VII) Final Preparation

– Your fenders are now ready for the final touch. You can sand the outside gel coat and paint them to match your truck. DO NOT bake the fenders in a bake booth!

– You should also install the rubberized liner to the underside of your fender. This will also help protect your fenders from road hazards.


3 ) Paint the fender brackets to match the fenders or frame of your truck.

VIII) Final Installation

1) After all paint has dried, reposition the fenders back on the truck. Use the levels again to check for straightness. Apply Anti-seize to the three stainless steel bolts that hold the fender to the fender bracket. Now, using the stainless steel nylon lock-nuts, tighten the six bolts that hold the fender to the bracket. These bolts should be checked often during the first few trips.
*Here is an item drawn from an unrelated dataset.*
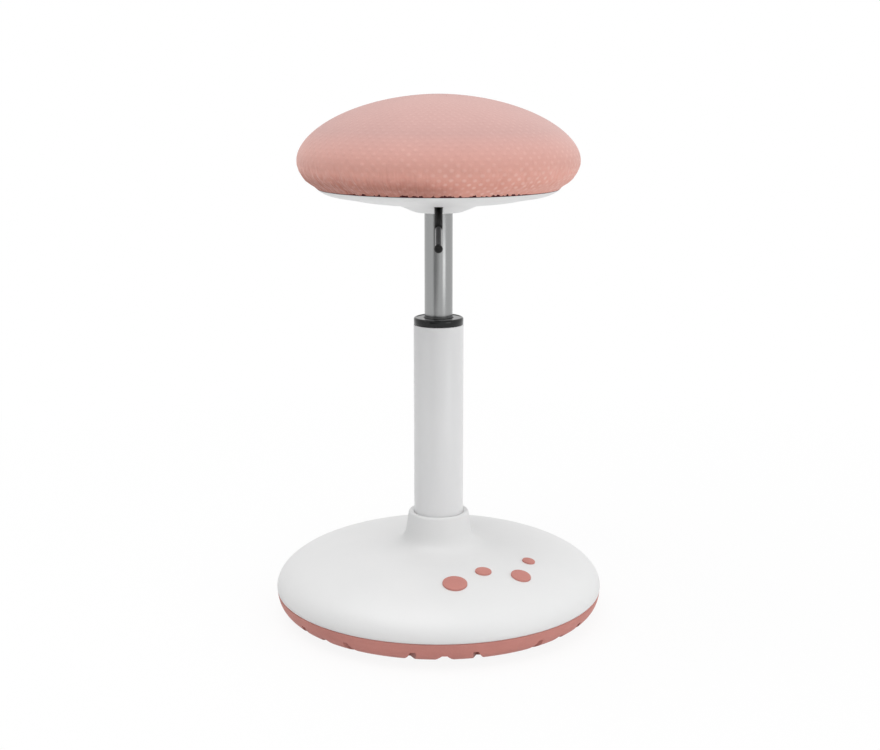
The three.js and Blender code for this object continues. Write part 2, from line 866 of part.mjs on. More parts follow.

Tighten them tight , you won’t hurt the fiberglass.



IX) Your First Trip

– Check the 3/8” fender bolts once a day for the first week, then once a week there after. If you remove the fenders for tire or brake work, check them again once a day for the first week, then once a week there after.


– If you notice when you hit a large hole or bump that your stops hit, you may need to add a little air to your air ride. Just raising it a ¼” may be enough. Don’t let the stops keep bottoming out!